We're off to Scotland this week. Both Cheryl's and my forbears hail from this lonely country of wild men and skinflints, and more than a few fiery preachers. When we came here for a week in 2010 it was a spiritual homecoming. This time, over the next 10 days, Nicola and I are doing a road trip. It will take us west from Glasgow across the Isle on Mull to the tiny remote island of Iona, then back east and north to the forlorn shores of Loch Ness, then due south to the medieval quaintness of Edinburgh, then west again, through the imposing grandeur of Stirling Castle back to the industrial grubbiness of Glasgow, where the Buchanans once held some kind of sway, at least to have the main street and city square named after them. I hope to bring back a leather journal with Celtic embossing, a scale off Nessy's back, an autograph from William Wallace, and a kilt, so I can start dressing proper for the pulpit.

But the greater adventure, I suspect, will be all Cheryl's. We're leaving her for a week in the austerity of Iona, at the Abbey which has stood since the 13th century, and where a Christian community of monks has existed since the 5th. She is signed up for a 7-day prayer retreat. While Nic and I are off taming ancient serpents or figuring out how to snitch the Stone of Scone and reassert Scottish sovereignty, Cheryl will be on an altogether different journey, higher up, further in.

Iona is a thin place. That's a term Celtic Christians use to describe places where the barrier between earth and heaven is only gossamer, not the brick wall or iron gate it usually is. In a thin place, God is louder, closer. You can hear his voice. You can feel his breath. You can sometimes see his eyes. Story after story of such places (we are staying about an hour from one, Ffald-y-Brenin) recount how saints become more saintly in them, and hardened sinners fall to their faces in reverence and repentance. They're places of healing and restoration and revelation.

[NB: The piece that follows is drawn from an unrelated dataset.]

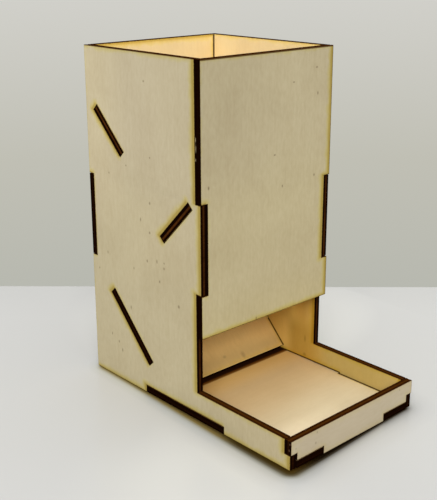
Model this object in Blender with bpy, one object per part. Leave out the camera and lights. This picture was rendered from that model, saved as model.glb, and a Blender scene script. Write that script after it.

I don't fully understand them. I guess that's the point. God doesn't work by formulas. These places are crucibles of divine mystery, where God, by his own counsel, has chosen to tip his hand. Still, the one thing all thin places have in common is they're prayer-soaked. Every one is birthed in a movement of intercession and sustained by a living heritage of prayer. Every one represents decades, sometimes centuries, of men and women faithfully seeking the face of God, in season and out.

I've been in churches sometimes that, if not thin places, are thinner: a wall of balsam, not bricks, separates heaven from earth. Even thinner places are breathtaking.

Maybe the greater mystery is not how they work but this: If prayer is the only thing we can bring to the making of thin places, why aren't we soaking more ground with it?